Hoover agreed to see Stephenson the following day, promising to make him his first appointment. A dour-faced former lawyer and criminologist, Hoover listened to the British proposal, then firmly declared his opposition to any cooperation between the SIS and the FBI on the grounds that it infringed on the Neutrality Acts. He made it clear he would not consider sanctioning any liaison with the British without a direct order from the White House. He had no reason to welcome a foreign intelligence agency onto his turf, and the political no-man’s-land between the SIS and the FBI promised to be nothing but trouble. Stephenson succeeded in making enough of an impression on Hoover that he allowed that if the president could be persuaded to sign off on such a collaboration, it would be conducted personally by himself and Stephenson, no one else, and no other government agency was to be informed.

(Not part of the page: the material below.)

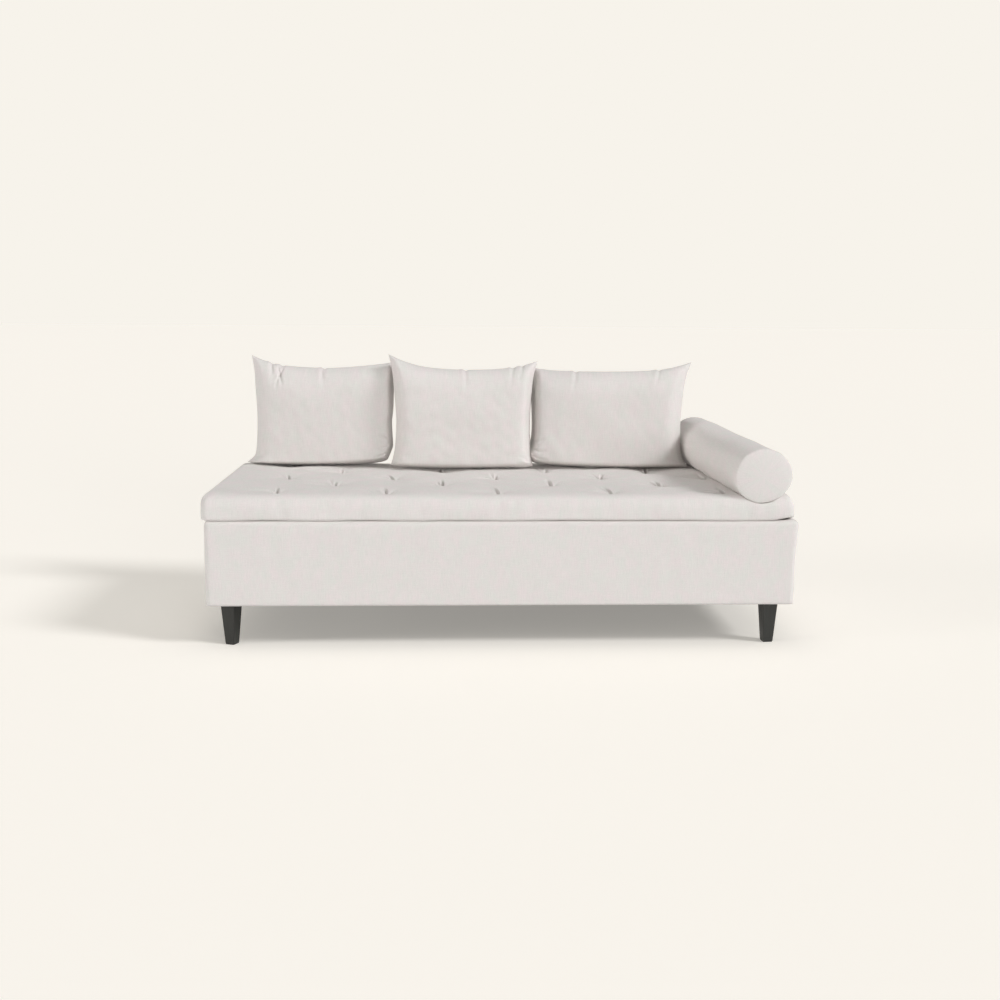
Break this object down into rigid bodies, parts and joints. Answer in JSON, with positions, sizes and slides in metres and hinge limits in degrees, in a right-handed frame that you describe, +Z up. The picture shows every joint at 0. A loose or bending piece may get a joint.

During his brief sojourn in America, Stephenson made a point of seeking out another old associate, the New York millionaire Vincent Astor, Roosevelt’s childhood friend and now intelligence chief. Astor was a member of the old Anglo-American fraternity and a founding member of the Room and the Walrus Club, two bodies favored by well-connected Wall Street financiers who liked to be well informed on the movement of money and about its corrolary, covert intelligence. Astor had a long-standing relationship with the SIS. He agreed to take up Stephenson’s cause, insisted on putting him up at his “broken-down boarding house”—the St. Regis Hotel on Park Avenue—and briefed Roosevelt on his mission. According to Kim Philby,
*
who joined the SIS in 1940 and was nothing if not a keen observer of the various players, “A true top-level operator, Stephenson was not used to fooling around at the lower levels. His achievement was to stimulate the interest of Roosevelt himself, and to make quite sure the President knew that Stephenson and his backers, among whom were SOE and MI5 as well as SIS, had a lot to offer.”